A Castenaso la lotta dell’Iran con il film di Jafar Panahi e la filmmaker Somayeh Haghnegahdar

“In Iran realizzare un film è difficile, anzi, è pericoloso”. Così Somayeh Haghnegahdar, filmmaker iraniana residente in Italia, ha iniziato la sua testimonianza davanti al pubblico di Castenaso.

Con la serata di ieri 13 dicembre si è concluso il ciclo di eventi rivolti alla cittadinanza previsti dal progetto “Mi prendo le mie opportunità”, realizzato dal Comune con coop. Abantu, coop. Lai-momo e l’associazione Senza Violenza anche con formazioni per dipendenti comunali e insegnanti e corsi di alfabetizzazione informatica aperti a tutte le donne, di ogni età e provenienza.

L’incontro ha avuto luogo al Cinema Teatro Italia di Castenaso in occasione della proiezione del film Gli orsi non esistono del regista iraniano Jafar Panahi, Premio speciale della Giuria al 79° Festival di Venezia, che Panahi non ha potuto ritirare personalmente perché incarcerato in Iran.

Oltre a Somayeh Haghnegahdar, sono intervenute Tiziana dal Pra, attivista per i diritti delle donne e l’assessora al welfare LaurianaSapienza.

Somayeh ha raccontato cosa significa essere donna e lavorare come artista nell’Iran di oggi: “C’è il Ministero della Cultura dell’Orientamento islamico che controlla tutto, e se nel tuo film parli di diritti, di questioni femminili, ti convocano e ti chiedono di dare spiegazioni”, mentre Tiziana ha portato la sua testimonianza come donna a fianco ad altre donne nelle lotte per la libertà e i diritti di tutte, a cominciare dalla libertà di non portare il velo.
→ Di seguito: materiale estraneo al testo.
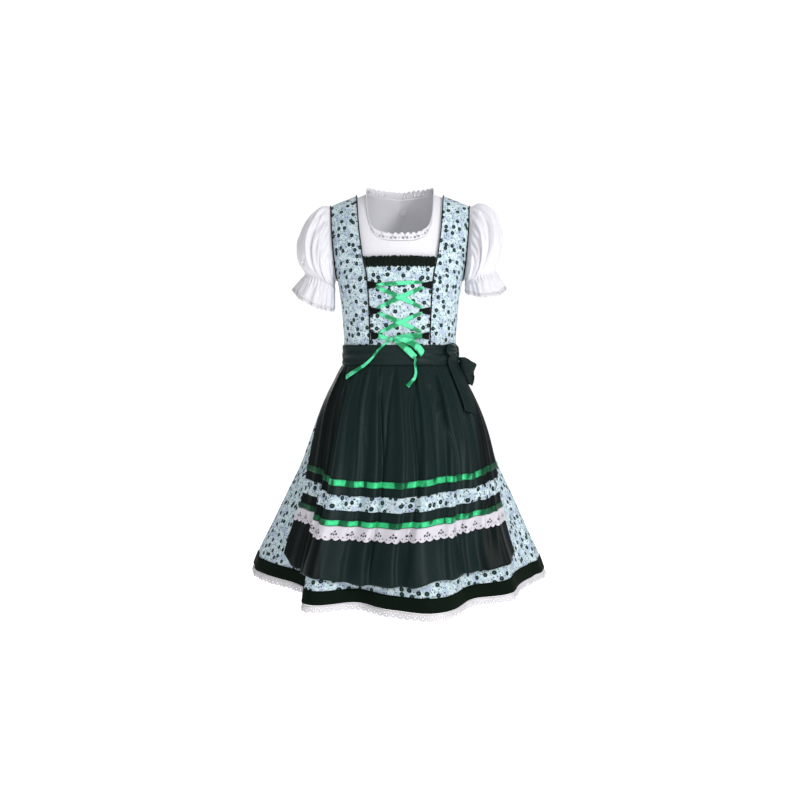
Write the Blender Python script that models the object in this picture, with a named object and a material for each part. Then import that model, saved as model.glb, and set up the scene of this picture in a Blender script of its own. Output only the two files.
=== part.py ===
# Child's dirndl dress with its blouse and apron, hollow, in the pose it has when worn.
# Metres, +Z up. The front faces -Y and the wearer's left is +X.
# The origin lies between the shoulders, at the height where the straps rest on them.
# Angles are in degrees round the body: 0 is the front, 90 the wearer's left, 180 the back.

import math
from collections import namedtuple

import bmesh
import bpy
from mathutils import Vector
from mathutils.bvhtree import BVHTree

# Cloth and seams
CLOTH = 0.0012
RIBBON = 0.0010
RIBBON_REACH = 0.0090
SEAM_GAP = 0.0003
PIPING_RADIUS = 0.0011
SEAM_ANGLE = 0.08
BAND_FOLD = 0.0012

# Heights of the fitted body
WAIST_SEAM = -0.3250
ARMPIT = -0.1680
STRAP_TOP = 0.0
NECK_POINT = 0.0905
NECK_POINT_HEIGHT = 0.0075
SHOULDER_SLOPE = 0.40
ROUND_OVER = 4.0

# Skirt and apron
SKIRT_TOP = WAIST_SEAM - SEAM_GAP
HEM_BAND_HEIGHT = 0.025
HEM_LACE_HEIGHT = 0.014
WAISTBAND_TOP = -0.3043
WAISTBAND_BOTTOM = -0.3425
WAISTBAND_LIFT = 0.0030
APRON_GAP = 0.0006
APRON_TOP = WAISTBAND_BOTTOM - APRON_GAP
APRON_NEAR = 0.0042
APRON_FAR = 0.0100
APRON_FOLLOWS = 0.80
SCALLOP_PITCH = 0.031
SCALLOP_DEPTH = 0.0055

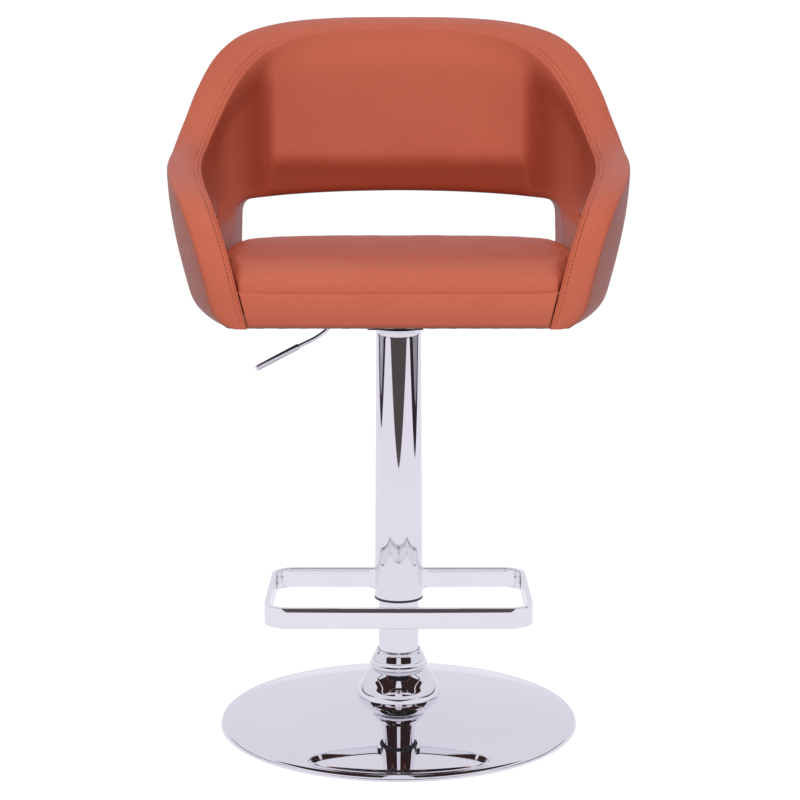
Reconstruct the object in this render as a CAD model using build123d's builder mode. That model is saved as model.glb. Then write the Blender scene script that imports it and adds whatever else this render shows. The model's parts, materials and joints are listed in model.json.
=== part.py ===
from build123d import *
from math import cos, exp, hypot, radians, sin, sqrt
import os

# Swivel bar stool: weighted floor base, gas lift column, ring footrest and an upholstered bucket seat.
# Millimetres. The origin is on the floor at the column's axis, +Z is up, the sitter faces -Y and
# the lift lever is on the -X side. The model stands at its lowest seat height.

os.makedirs("parts", exist_ok=True)

# ---------------------------------------------------------------- driving dimensions
# Clearances
FIT = 0.05  # running fit of a shaft in its bore, on the radius
GAP = 0.1  # axial play between faces that slide on each other
LOOSE = 0.3  # radial room between pieces that only pass each other
SOFT_GAP = 0.5  # between the cushion and the bucket around it

# Floor base
BASE_RADIUS = 225.5
BASE_CROWN = 40.0  # height the dome would reach on the axis
BASE_SHOULDER = 10.0  # height where the dome meets the rolled rim
BASE_RIM = 7.5  # radial width of the rolled rim
BASE_SHEET = 1.5
PAD_HEIGHT = 3.0  # plastic ring that stands on the floor
PAD_WIDTH = 18.0
BALLAST_THICK = 6.0
BALLAST_FLAT = 66.0  # radius of the ballast's flat middle
BALLAST_FOOT = 11.0  # radial width of the ballast's outer foot
BELL_ROOM = 7.0  # bell's neck outside the tube
BELL_SPREAD = 21.5  # bell's foot outside its neck
BELL_TOP = 73.0
COLLAR_WALL = 3.0
COLLAR_SPREAD = 8.4  # collar's lip outside its neck
COLLAR_LIP_HEIGHT = 9.0
COLLAR_TOP = 96.0

# Outer column
TUBE_RADIUS = 25.0
TUBE_WALL = 1.5
TUBE_BOTTOM = 20.0
TUBE_TOP = 400.0
FLANGE_RADIUS = 60.0
FLANGE_THICK = 5.0
FLANGE_BOLTS = 4
FLANGE_BOLT_CIRCLE = 48.0
END_PLATE_THICK = 4.0
GUIDE_LENGTH = 60.0
GUIDE_LIP = 3.0

# Gas spring
ROD_RADIUS = 5.0
ROD_STUB = 8.0  # length of rod under the end plate
CLIP_THICK = 1.5
CLIP_WIDTH = 4.0
RACE_THICK = 2.0
RACE_WIDTH = 10.0
RACE_ROOM = 1.0  # lower race's bore outside the rod
BALL_RADIUS = 1.95
BALL_GAP = 0.05  # between a ball and the race
BALL_COUNT = 12
CAGE_THICK = 1.6
CAGE_MARGIN = 3.6  # cage width each side of the ball circle
BUFFER_HEIGHT = 28.7
BUFFER_WALL = 7.0
CYLINDER_RADIUS = 14.0
CYLINDER_WALL = 2.0
CYLINDER_LENGTH = 441.0
CYLINDER_TAPER = 1.0  # loss of radius over the tapered top
END_CAP_LENGTH = 15.0
PISTON_LENGTH = 15.0
PISTON_BELOW_END = 2.0
PISTON_ROOM = 27.0  # between piston and end cap at full lift
LIFT = 210.0  # height adjustment

# Valve, hub and lever
VALVE_RADIUS = 4.0
VALVE_STAND = 7.0  # pin above the cylinder's end
VALVE_LENGTH = 24.0
VALVE_TRAVEL = 3.3
HUB_WALL = 4.0
HUB_LENGTH = 36.8
HOUSING_FRONT_ROOM = 12.0  # past the hub, away from the lever
HOUSING_PIVOT_ROOM = 12.0  # past the lever's pivot
HOUSING_SIDE_ROOM = 6.5
HOUSING_WALL = 2.5
HOUSING_FLOOR_DROP = 7.0  # web's underside below the hub's top
PLATE_RISE = 17.5  # seat plate's underside above the hub's top
PLATE_SIDE = 170.0
PLATE_THICK = 2.5
PLATE_CORNER = 18.0
PLATE_BOLT_SPACING = 140.0
PIVOT_ROOM = 8.0  # lever pivot outside the hub
PIVOT_RISE = 2.0  # pivot above the hub's top
PIVOT_PIN = 3.0
PADDLE_WIDTH = 12.0
PADDLE_THICK = 3.0
PADDLE_NOSE = 6.0  # nose past the axis
PADDLE_BOSS = 5.5
PADDLE_SOCKET = 14.0  # length of the boss that holds the rod
LEVER_ROD = 2.5
LEVER_LEVEL = 77.0  # from the axis to the first bend
LEVER_KNEE = (95.0, 17.5)  # out from the axis and down from the pivot
LEVER_TIP = (177.0, 60.5)
LEVER_BEND = 12.0
GRIP_START = (122.0, 31.6)
GRIP_RADIUS = 3.8
GRIP_CAP = 2.0

# Footrest
SLEEVE_BOTTOM = 165.0
SLEEVE_HEAD_ROOM = 0.8  # under the lever housing
SLEEVE_ROOM = 5.0  # sleeve's foot outside the tube
SLEEVE_TAPER = 2.3  # loss of radius up to the sleeve's top
SLEEVE_WALL = 1.2
SLEEVE_RING = 3.0
SLEEVE_RING_LIP = 0.4
SLEEVE_RING_INSERT = 10.0
SLEEVE_BUSH_LENGTH = 20.0
STOP_RING = 1.9
STOP_RING_WIDTH = 4.0
BAR_BOTTOM = 175.5
BAR_HEIGHT = 24.5
BAR_THICK = 6.0
BAR_FRONT = 191.0
BAR_HALF_WIDTH = 158.0
BAR_CORNER = 28.0
BAR_FLARE = 5.0  # weld flare each side of the bar at the sleeve
BAR_FLARE_END = 38.0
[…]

Numerosi gli interventi dal pubblico, domande sulla rivoluzione in corso in Iran e sulla sua repressione, e commenti al film di Panahi, a cui dal 2010 è vietato lasciare il paese e girare e che con escamotage e trovate geniali riesce a produrre pellicole insinuandosi nella società iraniana, eludendo le maglie della dittatura. Considerato l’erede del maestro Abbas Kiarostami, Panahi nel film rappresenta sé stesso ospite in piccolo villaggio al confine con la Turchia ancora molto ancorato alle tradizioni, dal quale gira a distanza un film con persone realmente candidate all’emigrazione irregolare. Il villaggio è la metafora dell’Iran: prigioniero di assurde tradizioni, si oppone all’attività del regista ed è sconvolto dal suo tentativo di rappresentarlo.